▶ **What the task requires**: The data below must be copied in full and without any change.
--- START Provided material ---
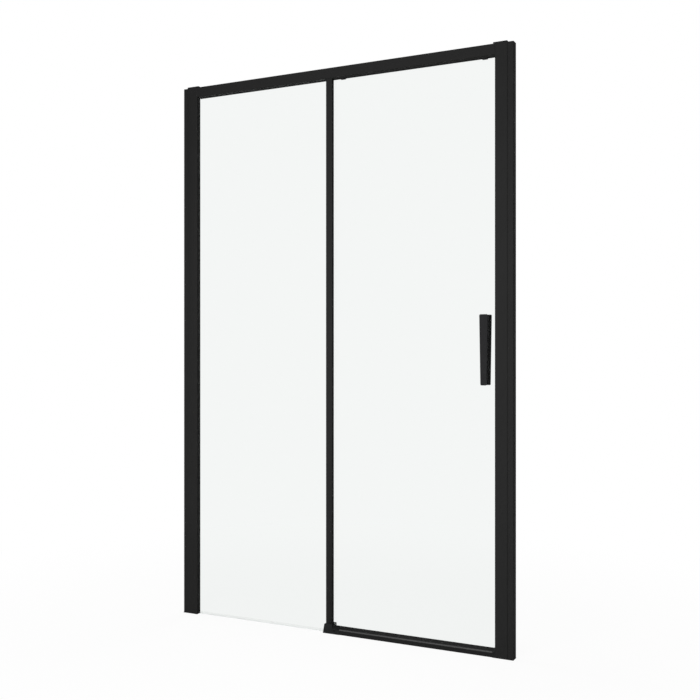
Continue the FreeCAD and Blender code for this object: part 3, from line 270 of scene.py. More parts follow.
@dataclass(frozen=True)
class Opaque(Finish):
    """A finish that no light goes through. Each kind says what pattern and relief it has."""

    # Tones at the pattern's low and high end.
    tones: Tones
    roughness: Union[float, Span]
    shine: float
    # Ends of the pattern between which the roughness changes.
    ends: Span = (0.0, 1.0)
    bare: float = 0.0
    glow: float = 0.0
    glow_depth: Optional[float] = None

    def pattern(self, shading: Shading) -> tuple[Socket, Socket]:
        """Build the pattern and the relief.

        Args:
            shading: Where their nodes go.

        Returns:
            The pattern of tone and roughness, and the normal.
        """
        raise NotImplementedError

    def painted_highlight(self, shading: Shading, colour: Socket) -> Socket:
        """Paint no highlight: leave the tone as it is."""
        return colour

    def surface(self, shading: Shading) -> Socket:
        """Build the surface with its pattern and relief.

        Args:
            shading: Where its nodes go.

        Returns:
            The shader socket.
        """
        pattern, normal = self.pattern(shading)
        rough = self.roughness
        if isinstance(rough, tuple):
            rough = shading.spread(pattern, rough, self.ends)
        colour = shading.tone(*map(linear, self.tones), pattern)
        # Base colour, with a painted highlight where a finish has one.
        return add_node(shading.tree, "BsdfPrincipled", {
            "Base Color": self.painted_highlight(shading, colour), "Roughness": rough, "Normal": normal,
            "Specular IOR Level": self.shine, "Metallic": self.bare, "Subsurface Weight": self.glow,
            "Subsurface Scale": self.glow_depth}).outputs["BSDF"]


@dataclass(frozen=True)
class PowderCoat(Opaque):
    """Aluminium extrusion under polyester powder: dead matt, with a fine grain on a soft orange peel."""

    tones: Tones = ("#252525", "#2c2c2c")
    roughness: Span = (0.56, 0.68)
    shine: float = 0.01
    ends: Span = (0.3, 0.7)
    # Powder grain is about 0.2 mm across; it is drawn at 1.1 mm so that it shows.
    grain: float = 1.1 * MM
    grain_relief: Span = (0.45, 0.05 * MM)
    grain_share: float = 0.45
    peel: float = 4.5 * MM
    peel_relief: Span = (0.5, 0.08 * MM)
    patches: float = 180 * MM

    def pattern(self, shading: Shading) -> tuple[Socket, Socket]:
        """Build patches of slightly uneven tone, grain and orange peel.

        Args:
            shading: Where their nodes go.

        Returns:
            The pattern of tone and roughness, and the normal.
        """
        grain = shading.noise(self.grain, detail=2.0)
        both = shading.between(shading.noise(self.patches, detail=3.0), grain, self.grain_share)
        wavy = shading.bent(shading.noise(self.peel, detail=1.0), self.peel_relief)
        return both, shading.bent(grain, self.grain_relief, wavy)


@dataclass(frozen=True)
class PaintedHighlightCoat(PowderCoat):
    """The same powder coat on the threshold, with a painted highlight: its tone is paler along the front
    edge.
    """

    # Pale tone painted along the front edge as a highlight.
    highlight_tone: str = "#565656"
    edge: float = 17.3 * MM
    reach: float = 3.5 * MM
    behind: float = -14.0 * MM

    def painted_highlight(self, shading: Shading, colour: Socket) -> Socket:
        """Fade the painted highlight's pale tone in towards the front edge.

        Args:
            shading: Where the nodes go.
            colour: The coat's own tone.

        Returns:
            The colour socket.
        """
        # Painted highlight: mix the pale tone in around the edge's height, on the front faces only.
        tree = shading.tree
        at = add_node(tree, "SeparateXYZ", {"Vector": shading.place}).outputs
        away = worked(tree, "ABSOLUTE", worked(tree, "SUBTRACT", at["Z"], self.edge))
        fade = shading.spread(away, (0.0, 1.0), (self.reach, 0.0), "SMOOTHSTEP")
        front = worked(tree, "LESS_THAN", at["Y"], self.behind)
        return shading.tone(colour, linear(self.highlight_tone), worked(tree, "MULTIPLY", fade, front))


@dataclass(frozen=True)
class SparkTexture(Opaque):
    """Black nylon moulded in a spark-eroded tool: an even, pebbly matt, a little greyer on its pebbles."""

    tones: Tones = ("#2c2d2d", "#222323")
    roughness: float = 0.62
    shine: float = 0.015
    # Pebbles of a spark-eroded tool are about 0.3 mm; they are drawn at 1.4 mm so that they show.
    pebble: float = 1.4 * MM
    pebble_relief: Span = (0.5, 0.08 * MM)
    softness: float = 0.6
    flow: float = 35 * MM
    flow_share: float = 0.5

    def pattern(self, shading: Shading) -> tuple[Socket, Socket]:
        """Build the pebbles and the soft flow marks of the moulding.

        Args:
            shading: Where their nodes go.

        Returns:
            The pattern of tone, and the normal.
        """
        pebbles = shading.cells(self.pebble, feature="SMOOTH_F1", Smoothness=self.softness)
        both = shading.between(pebbles, shading.noise(self.flow, detail=2.0), self.flow_share)
        return both, shading.bent(pebbles, self.pebble_relief)


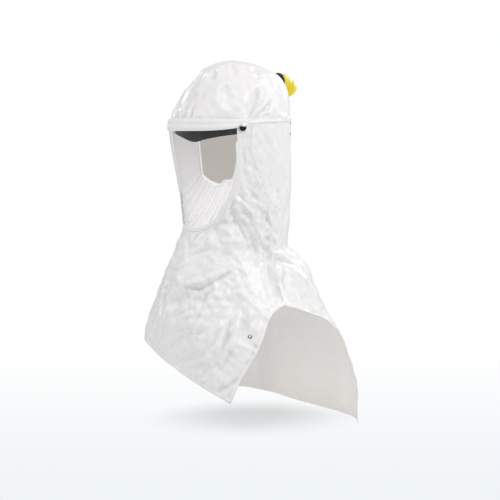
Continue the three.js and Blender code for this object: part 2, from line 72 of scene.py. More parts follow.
# Level sections of the body, from just over the crown seam down.
# Columns: height, half width, reach to the front, reach to the back, squareness in front, squareness behind.
SECTIONS = [
    (30, HEAD_WIDTH, 148, 122, 2.1, 2.1),
    (0, HEAD_WIDTH, 149, 122, 2.15, 2.1),
    (-50, 111, 140, 124, 2.15, 2.1),
    (-100, 107, 130, 130, 2.1, 2.1),
    (-150, 103, 121, 129, 2.05, 2.1),
    (-200, 100, 117, 128, 2.0, 2.1),
    (-240, 98, 137, 124, 2.0, 2.1),
    (-252, 100, 144, 131, 2.0, 2.1),
    (-268, 109, 152, 154, 2.0, 2.2),
    (-300, 125, 163, 178, 2.0, 2.3),
    (-333, 143, 174, 182, 2.0, 2.4),
    (-365, 160, 184, 190, 2.0, 2.5),
    (-400, 178, 193, 200, 2.0, 2.7),
    (-440, 194, 196, 217, 2.0, 3.0),
    (-490, 205, 198, 227, 2.0, 3.3),
    (-550, 216, 203, 230, 2.0, 3.8),
    (-630, 221, 206, 230, 2.0, 4.0),
]

# Level sections of the crown. Columns: height as a share of CROWN_TOP, half width, front, back.
CROWN_ROWS = [
    (0.08, HEAD_WIDTH, 148, 122),
    (0.27, 112, 139, 120),
    (0.44, 107, 124, 122),
    (0.61, 96, 109, 119),
    (0.79, 75, 89, 101),
    (0.87, 56, 69, 79),
    (0.945, 36, 45, 51),
    (0.985, 17, 21, 24),
    (1.0, 0, 0, 0),
]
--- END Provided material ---
▶ **Full output**:
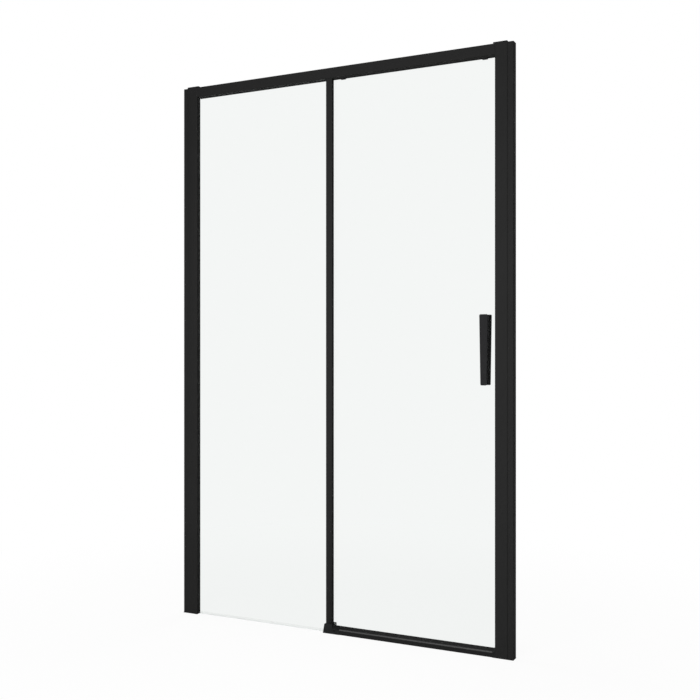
Continue the FreeCAD and Blender code for this object: part 3, from line 270 of scene.py. More parts follow.
@dataclass(frozen=True)
class Opaque(Finish):
    """A finish that no light goes through. Each kind says what pattern and relief it has."""

    # Tones at the pattern's low and high end.
    tones: Tones
    roughness: Union[float, Span]
    shine: float
    # Ends of the pattern between which the roughness changes.
    ends: Span = (0.0, 1.0)
    bare: float = 0.0
    glow: float = 0.0
    glow_depth: Optional[float] = None

    def pattern(self, shading: Shading) -> tuple[Socket, Socket]:
        """Build the pattern and the relief.

        Args:
            shading: Where their nodes go.

        Returns:
            The pattern of tone and roughness, and the normal.
        """
        raise NotImplementedError

    def painted_highlight(self, shading: Shading, colour: Socket) -> Socket:
        """Paint no highlight: leave the tone as it is."""
        return colour

    def surface(self, shading: Shading) -> Socket:
        """Build the surface with its pattern and relief.

        Args:
            shading: Where its nodes go.

        Returns:
            The shader socket.
        """
        pattern, normal = self.pattern(shading)
        rough = self.roughness
        if isinstance(rough, tuple):
            rough = shading.spread(pattern, rough, self.ends)
        colour = shading.tone(*map(linear, self.tones), pattern)
        # Base colour, with a painted highlight where a finish has one.
        return add_node(shading.tree, "BsdfPrincipled", {
            "Base Color": self.painted_highlight(shading, colour), "Roughness": rough, "Normal": normal,
            "Specular IOR Level": self.shine, "Metallic": self.bare, "Subsurface Weight": self.glow,
            "Subsurface Scale": self.glow_depth}).outputs["BSDF"]


@dataclass(frozen=True)
class PowderCoat(Opaque):
    """Aluminium extrusion under polyester powder: dead matt, with a fine grain on a soft orange peel."""

    tones: Tones = ("#252525", "#2c2c2c")
    roughness: Span = (0.56, 0.68)
    shine: float = 0.01
    ends: Span = (0.3, 0.7)
    # Powder grain is about 0.2 mm across; it is drawn at 1.1 mm so that it shows.
    grain: float = 1.1 * MM
    grain_relief: Span = (0.45, 0.05 * MM)
    grain_share: float = 0.45
    peel: float = 4.5 * MM
    peel_relief: Span = (0.5, 0.08 * MM)
    patches: float = 180 * MM

    def pattern(self, shading: Shading) -> tuple[Socket, Socket]:
        """Build patches of slightly uneven tone, grain and orange peel.

        Args:
            shading: Where their nodes go.

        Returns:
            The pattern of tone and roughness, and the normal.
        """
        grain = shading.noise(self.grain, detail=2.0)
        both = shading.between(shading.noise(self.patches, detail=3.0), grain, self.grain_share)
        wavy = shading.bent(shading.noise(self.peel, detail=1.0), self.peel_relief)
        return both, shading.bent(grain, self.grain_relief, wavy)


@dataclass(frozen=True)
class PaintedHighlightCoat(PowderCoat):
    """The same powder coat on the threshold, with a painted highlight: its tone is paler along the front
    edge.
    """

    # Pale tone painted along the front edge as a highlight.
    highlight_tone: str = "#565656"
    edge: float = 17.3 * MM
    reach: float = 3.5 * MM
    behind: float = -14.0 * MM

    def painted_highlight(self, shading: Shading, colour: Socket) -> Socket:
        """Fade the painted highlight's pale tone in towards the front edge.

        Args:
            shading: Where the nodes go.
            colour: The coat's own tone.

        Returns:
            The colour socket.
        """
        # Painted highlight: mix the pale tone in around the edge's height, on the front faces only.
        tree = shading.tree
        at = add_node(tree, "SeparateXYZ", {"Vector": shading.place}).outputs
        away = worked(tree, "ABSOLUTE", worked(tree, "SUBTRACT", at["Z"], self.edge))
        fade = shading.spread(away, (0.0, 1.0), (self.reach, 0.0), "SMOOTHSTEP")
        front = worked(tree, "LESS_THAN", at["Y"], self.behind)
        return shading.tone(colour, linear(self.highlight_tone), worked(tree, "MULTIPLY", fade, front))


@dataclass(frozen=True)
class SparkTexture(Opaque):
    """Black nylon moulded in a spark-eroded tool: an even, pebbly matt, a little greyer on its pebbles."""

    tones: Tones = ("#2c2d2d", "#222323")
    roughness: float = 0.62
    shine: float = 0.015
    # Pebbles of a spark-eroded tool are about 0.3 mm; they are drawn at 1.4 mm so that they show.
    pebble: float = 1.4 * MM
    pebble_relief: Span = (0.5, 0.08 * MM)
    softness: float = 0.6
    flow: float = 35 * MM
    flow_share: float = 0.5

    def pattern(self, shading: Shading) -> tuple[Socket, Socket]:
        """Build the pebbles and the soft flow marks of the moulding.

        Args:
            shading: Where their nodes go.

        Returns:
            The pattern of tone, and the normal.
        """
        pebbles = shading.cells(self.pebble, feature="SMOOTH_F1", Smoothness=self.softness)
        both = shading.between(pebbles, shading.noise(self.flow, detail=2.0), self.flow_share)
        return both, shading.bent(pebbles, self.pebble_relief)


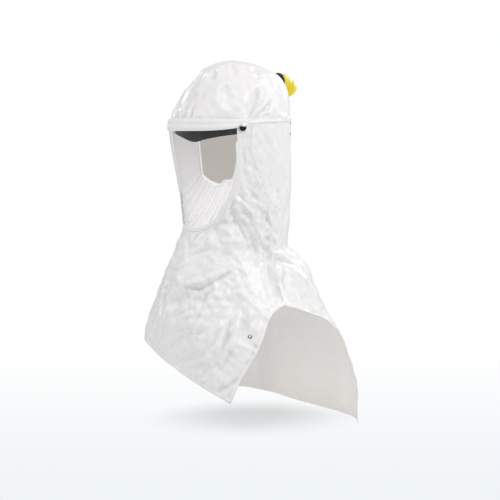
Continue the three.js and Blender code for this object: part 2, from line 72 of scene.py. More parts follow.
# Level sections of the body, from just over the crown seam down.
# Columns: height, half width, reach to the front, reach to the back, squareness in front, squareness behind.
SECTIONS = [
    (30, HEAD_WIDTH, 148, 122, 2.1, 2.1),
    (0, HEAD_WIDTH, 149, 122, 2.15, 2.1),
    (-50, 111, 140, 124, 2.15, 2.1),
    (-100, 107, 130, 130, 2.1, 2.1),
    (-150, 103, 121, 129, 2.05, 2.1),
    (-200, 100, 117, 128, 2.0, 2.1),
    (-240, 98, 137, 124, 2.0, 2.1),
    (-252, 100, 144, 131, 2.0, 2.1),
    (-268, 109, 152, 154, 2.0, 2.2),
    (-300, 125, 163, 178, 2.0, 2.3),
    (-333, 143, 174, 182, 2.0, 2.4),
    (-365, 160, 184, 190, 2.0, 2.5),
    (-400, 178, 193, 200, 2.0, 2.7),
    (-440, 194, 196, 217, 2.0, 3.0),
    (-490, 205, 198, 227, 2.0, 3.3),
    (-550, 216, 203, 230, 2.0, 3.8),
    (-630, 221, 206, 230, 2.0, 4.0),
]

# Level sections of the crown. Columns: height as a share of CROWN_TOP, half width, front, back.
CROWN_ROWS = [
    (0.08, HEAD_WIDTH, 148, 122),
    (0.27, 112, 139, 120),
    (0.44, 107, 124, 122),
    (0.61, 96, 109, 119),
    (0.79, 75, 89, 101),
    (0.87, 56, 69, 79),
    (0.945, 36, 45, 51),
    (0.985, 17, 21, 24),
    (1.0, 0, 0, 0),
]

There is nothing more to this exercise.